One aspect of the Metageum conference which warrants further explanation is the way in which psychoactive drugs were used in antiquity. This is a highly active (and actively high?) area of scholarly inquiry. Residue analysis of ceramics (for example) suggest the common use of hallucinogenic drugs in antiquity. This should come as no surprise given the almost universal human instinct for self-intoxication. Whatever the church, school or police try and tell you, human beings have always had an appetite to chemically escape this world, if only for a few hours.

However, many speakers at Metageum go further than identifying archaeological evidence for drug-use. Some seem to suggest that the past can actually be accessed by means of chemical enhancement.

Sensory archaeology – sound, smell, touch and taste.

In recent years there has been an awakening of research into the sensory aspects of archaeological sites, monuments and landscapes. So much archaeological interpretation is conducted by visual means. We describe in text and images what sites may have looked like in the past. We study ceramic types, iconography, climatic changes, all of which are rendered into visual representations in order to be analysed and communicated to others. Inadvertently, this has neglected the remaining senses in archaeological interpretation. Viking-Age smells and tastes might be difficult to get at (though any visitor to Yorvik may take issue with that) but touch and sound have proven more fruitful avenues for archaeological interpretation. However, again we encounter the limitation that banging drums inside caves or describing the touch of monumental stones is an exercise locked into the contemporary world. When we experience places like Stonehenge, Giza or West Kennet, we are experiencing 21st Century, contemporary places. They just happen to be very old.

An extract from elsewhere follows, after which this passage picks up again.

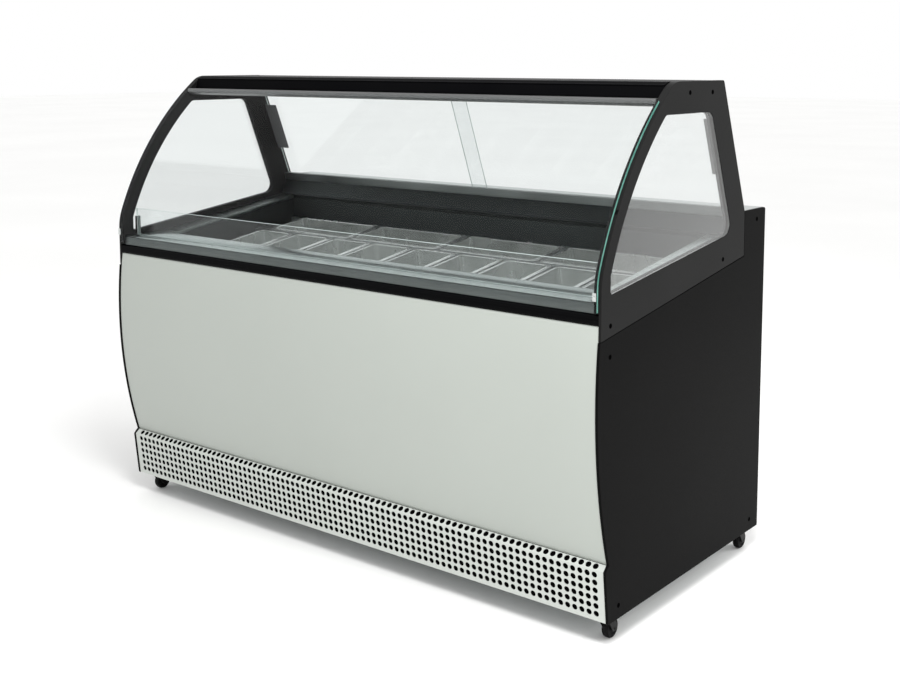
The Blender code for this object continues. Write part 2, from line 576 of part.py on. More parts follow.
def track(base_z, floor_z, rim_height):
    """A two-groove track: solid from its base to the groove floors, walls on to its rim."""
    edges = [TRACK_NEAR, INNER_LANE - LANE_HALF, INNER_LANE + LANE_HALF,
             OUTER_LANE - LANE_HALF, OUTER_LANE + LANE_HALF, TRACK_FAR]
    points = [(lean_y(base_z, edges[0]), base_z)]
    for index in range(0, 6, 2):
        wall_near, wall_far = edges[index], edges[index + 1]
        if index:
            points.append((lean_y(floor_z, wall_near), floor_z))
        points.append((lean_y(rim_height, wall_near), rim_height))
        points.append((lean_y(rim_height, wall_far), rim_height))
        if index < 4:
            points.append((lean_y(floor_z, wall_far), floor_z))
    points.append((lean_y(base_z, edges[5]), base_z))
    return points


place("lower_door_track", across(track(0.9562, 0.9655, 0.9800)), TRACK_GREY)
place("upper_door_track", across(track(1.2820, 1.2765, 1.2560)), TRACK_GREY)

GRIP_Z = (1.070, 1.220)
GRIP_WIDTH, GRIP_THICK, GRIP_SOCKET = 0.046, 0.007, 0.034
for side, lane, ends, sign in (("left", INNER_LANE, (-DOOR_END, DOOR_LAP_RIGHT), -1),
                               ("right", OUTER_LANE, (DOOR_LAP_LEFT, DOOR_END), 1)):
    strip = lane_strip(lane, DOOR_GLASS / 2, DOOR_FOOT_Z, DOOR_HEAD_Z)
    foot_middle = (sum(ends) / 2, strip[0][0], DOOR_FOOT_Z)
    place(f"sliding_door_{side}", across(strip, *ends), CLEAR_GLASS, foot_middle)
    # the grip is a channel over the pane's end, drawn in plan at its lower end and carried up the lean
    pane_end = sign * DOOR_END
    outside, inside = pane_end + sign * (GRIP_WIDTH - GRIP_SOCKET), pane_end - sign * GRIP_SOCKET
    slot_floor = pane_end + sign * CLEAR
    y_mid, slot = lean_y(GRIP_Z[0], lane), DOOR_GLASS / 2 * 1.08 + CLEAR
    channel = [(outside, -GRIP_THICK / 2), (inside, -GRIP_THICK / 2), (inside, -slot), (slot_floor, -slot),
               (slot_floor, slot), (inside, slot), (inside, GRIP_THICK / 2), (outside, GRIP_THICK / 2)]
    climb = GRIP_Z[1] - GRIP_Z[0]
    way = (0, lean_y(GRIP_Z[1]) - lean_y(GRIP_Z[0]), climb)
    place(f"door_grip_{side}", prism([(x, y_mid + y, GRIP_Z[0]) for x, y in channel], way), GRIP_GREY,
          (pane_end, y_mid, GRIP_Z[0]))

# ---------------------------------------------------------------- controls at the rear

PANEL_Y = REAR_SHEET_Y + SHEET + 0.0003
SWITCH_SPOT = (0.70, PANEL_Y + 0.0045, 0.882)
PLATE_LOW, PLATE_HIGH = (0.50, PANEL_Y, 0.842), (0.74, PANEL_Y + 0.004, 0.922)
controls = place("control_panel", block(PLATE_LOW, PLATE_HIGH), BLACK_PLASTIC)
HOLE_HALF_X, HOLE_HALF_Z = 0.0145, 0.0115
hole_low = (SWITCH_SPOT[0] - HOLE_HALF_X, PANEL_Y - 0.01, SWITCH_SPOT[2] - HOLE_HALF_Z)
hole_high = (SWITCH_SPOT[0] + HOLE_HALF_X, PANEL_Y + 0.01, SWITCH_SPOT[2] + HOLE_HALF_Z)
cut(controls, block(hole_low, hole_high), "switch_opening")
rocker_outline = [(-0.0035, -0.0080), (0.0020, -0.0085), (0.0042, 0.0), (0.0020, 0.0085), (-0.0035, 0.0080)]
rest_tilt = radians(-7)
rocker = [(SWITCH_SPOT[0] - 0.013, SWITCH_SPOT[1] + y * cos(rest_tilt) - z * sin(rest_tilt),
           SWITCH_SPOT[2] + y * sin(rest_tilt) + z * cos(rest_tilt)) for y, z in rocker_outline]
place("lamp_switch", prism(rocker, (0.026, 0, 0)), BLACK_PLASTIC, SWITCH_SPOT)

# turned outwards from its nozzle to its flange, which sits on the rear panel
GLAND_SPOT = (-0.70, PANEL_Y + 0.0092, 0.140)
place("cable_gland", turned([(0, 0), (0.0075, 0), (0.009, 0.004), (0.013, 0.005), (0.013, 0.009), (0, 0.009)],
                            16, GLAND_SPOT, "Y"), BLACK_PLASTIC)

# ---------------------------------------------------------------- castors

# The wheel's lowest facet lies flat on the floor.
wheel_corner = WHEEL_RADIUS / cos(pi / WHEEL_SIDES)
wheel_profile = [(0, -0.0105), (0.007, -0.0105), (0.007, -0.0075), (wheel_corner - 0.003, -WHEEL_WIDTH / 2),
                 (wheel_corner, -0.0065), (wheel_corner, 0.0065), (wheel_corner - 0.003, WHEEL_WIDTH / 2),
                 (0.007, 0.0075), (0.007, 0.0105), (0, 0.0105)]
FORK_TOP_Z = BASE_Z - CLEAR
FORK_HALF, CHEEK_GAP = 0.0145, 0.0110
for row, swivel_y in zip(("front", "rear"), CASTOR_Y):
    for side, sign in (("left", -1), ("right", 1)):
        x, wheel_y = sign * CASTOR_X, swivel_y + CASTOR_TRAIL
        fork_outline = [(swivel_y - 0.016, FORK_TOP_Z), (swivel_y + 0.016, FORK_TOP_Z),
                        (wheel_y + 0.009, 0.030), (wheel_y + 0.004, 0.019), (wheel_y - 0.005, 0.019)]
        fork = place(f"castor_fork_{row}_{side}", across(fork_outline, x - FORK_HALF, x + FORK_HALF),
                     FORK_ZINC, (x, swivel_y, FORK_TOP_Z))
        cut(fork, block((x - CHEEK_GAP, swivel_y - 0.05, 0.0), (x + CHEEK_GAP, swivel_y + 0.05, 0.0540)),
            f"fork_slot_{row}_{side}")
        axle = (x, wheel_y, WHEEL_RADIUS)
        wheel = turned(wheel_profile, WHEEL_SIDES, axle, "X")
        place(f"castor_wheel_{row}_{side}", wheel, WHEEL_RUBBER, axle, smooth=True)
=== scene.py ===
"""The looks of the scooping freezer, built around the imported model: punched and bowed sheets, end frames
with glazed windows, the tilting front glass, pressed pans, sliding doors, castors and their finishes.

Metres, +Z up, front towards -Y."""

from math import acos, asin, cos, pi, radians, sin, sqrt, tan

import bmesh
import bpy
import numpy as np
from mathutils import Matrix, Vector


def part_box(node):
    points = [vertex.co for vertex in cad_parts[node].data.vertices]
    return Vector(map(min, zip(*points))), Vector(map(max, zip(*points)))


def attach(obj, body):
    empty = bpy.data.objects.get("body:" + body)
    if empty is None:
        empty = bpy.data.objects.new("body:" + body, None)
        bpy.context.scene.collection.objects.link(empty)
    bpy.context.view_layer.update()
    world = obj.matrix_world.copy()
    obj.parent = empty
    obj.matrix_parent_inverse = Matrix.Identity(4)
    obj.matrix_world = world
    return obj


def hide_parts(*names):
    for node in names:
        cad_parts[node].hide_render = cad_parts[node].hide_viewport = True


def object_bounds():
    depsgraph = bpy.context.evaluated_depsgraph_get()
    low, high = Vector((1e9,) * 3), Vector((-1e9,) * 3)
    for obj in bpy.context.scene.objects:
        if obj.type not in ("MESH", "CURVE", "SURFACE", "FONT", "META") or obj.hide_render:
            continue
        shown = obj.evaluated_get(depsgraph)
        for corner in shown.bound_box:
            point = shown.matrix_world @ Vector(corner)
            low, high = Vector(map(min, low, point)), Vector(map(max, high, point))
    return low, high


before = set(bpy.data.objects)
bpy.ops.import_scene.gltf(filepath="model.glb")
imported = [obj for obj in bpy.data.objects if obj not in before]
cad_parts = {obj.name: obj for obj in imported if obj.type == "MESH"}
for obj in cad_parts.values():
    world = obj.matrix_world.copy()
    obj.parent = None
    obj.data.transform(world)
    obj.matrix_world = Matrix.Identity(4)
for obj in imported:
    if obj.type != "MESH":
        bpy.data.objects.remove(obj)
cad_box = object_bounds()

# ---------------------------------------------------------------- studio
# A white floor that runs out of sight, an even white surround and two large soft lamps: one over the
# front's right end, one behind on the right.  Only their light is wanted, so mirrored rays pass them by.

LENS_MM, RISE_OF_FRAME = 49.57, -0.1606
VIEW_POINT = (2.3059, -2.7666, 1.3740)
VIEW_TILT, VIEW_TURN = radians(90 - 6.139), radians(38.515)

camera_data = bpy.data.cameras.new("camera")
camera_data.lens = LENS_MM
camera_data.shift_y = RISE_OF_FRAME
camera = bpy.data.objects.new("camera", camera_data)
camera.location = VIEW_POINT
camera.rotation_euler = (VIEW_TILT, 0.0, VIEW_TURN)
bpy.context.scene.collection.objects.link(camera)
bpy.context.scene.camera = camera
bpy.context.scene.view_settings.view_transform = "Standard"


def linear(colour):
    """Linear RGBA of an sRGB hex colour: (c / 12.92) in the toe, ((c + 0.055) / 1.055) ** 2.4 above it."""
    parts = [int(colour[i:i + 2], 16) / 255 for i in (0, 2, 4)]
    return (*[c / 12.92 if c <= 0.04045 else ((c + 0.055) / 1.055) ** 2.4 for c in parts], 1.0)


def add(tree, kind, values=None, links=None, **settings):
    """Add one node with its settings, its input values and the sockets that feed it."""
    node = tree.nodes.new(kind)
    for name, value in settings.items():
        setattr(node, name, value)
    for name, value in (values or {}).items():
        node.inputs[name].default_value = value
    for name, source in (links or {}).items():
        tree.links.new(source, node.inputs[name])
    return node


def blank_finish(name, **values):
    """A material with one Principled shader, its even values on the shader's own sockets, and the point
    on the piece in metres that its patterns read."""
    material = bpy.data.materials.new(name)
    material.use_nodes = True
    tree = material.node_tree
    shader = tree.nodes["Principled BSDF"]
    for socket, value in values.items():
        shader.inputs[socket.replace("_", " ")].default_value = value
    return material, tree, shader, add(tree, "ShaderNodeTexCoord").outputs["Object"]


def wandering(tree, place, size, stretch=(1, 1, 1), detail=3.0):
    """A value round 0.5 that wanders over a real size, drawn out by a stretch along each axis."""
    scale = [1 / (size * share) for share in stretch]
    spread = add(tree, "ShaderNodeMapping", {"Scale": scale}, {"Vector": place})
    return add(tree, "ShaderNodeTexNoise", {"Scale": 1.0, "Detail": detail},
               {"Vector": spread.outputs["Vector"]}).outputs["Fac"]


def between(tree, value, one, other, low=0.35, high=0.65):
    """A colour that runs from one hex colour to the other as a value runs from low to high."""
    ramp = add(tree, "ShaderNodeValToRGB", links={"Fac": value})
    for stop, position, colour in zip(ramp.color_ramp.elements, (low, high), (one, other)):
        stop.position = position
        stop.color = linear(colour)
    return ramp.outputs["Color"]


def mottled(name, dark, light, size, **values):
    """A finish whose colour drifts between two near tones over a real size in metres."""
    material, tree, shader, place = blank_finish(name, **values)
    tree.links.new(between(tree, wandering(tree, place, size), dark, light), shader.inputs["Base Color"])
    return material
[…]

Discussions of phenomenology will have to wait for another day but bear in mind that there are serious attempts at research which does make the pretence of saying something meaningful of past human experience derived from actions played out by 21st Century humans.

The ethics of archaeological NOMA

I fired enquiring emails in the direction of UK based participants who appeared at Metageum in the guise of academic archaeologists to canvas what they thought of the entire thing. I received some very helpful correspondence and the archaeologists’ reports were generally positive. I get the impression that (on the whole) any tension between good and bad archaeologists was avoided thanks to a clear demarcation between the archaeologists and the others. Despite some moments of critical interaction between opposing viewpoints, it seems that the various divergent ways of looking at the past operated as Non-Overlapping Magisteria (or NOMA).

NOMA is a term devised by (the late great) Stephen Jay Gould to reconcile the conflicting world views derived from either science or religion. Science can tell you about how life began on earth but not what it means to live a good one. One is the legitimate domain of science, the other of religion. Trouble arises when one interferes in the other’s territory. It seems that a correspondingly happy, if slightly unsatisfactory, compromise also occurred at Metageum. Archaeologists talked about what they knew best and offered potential interpretations of the amazing Neolithic sites in Malta. Those offering explanations via Atlantis, or being able to experience past human psyche through pharmaceutical assistance did not trouble the domain of archaeology.

No doubt that some fresh ideas were sparked by this interdisciplinary gathering. This is always something to be encouraged. I was disappointed not to be able to attend as perhaps Metageum could have been woken from its NOMA coma. To me, this demarcation between archaeologists and others seems a shame since we are all talking about the same thing: past human existence.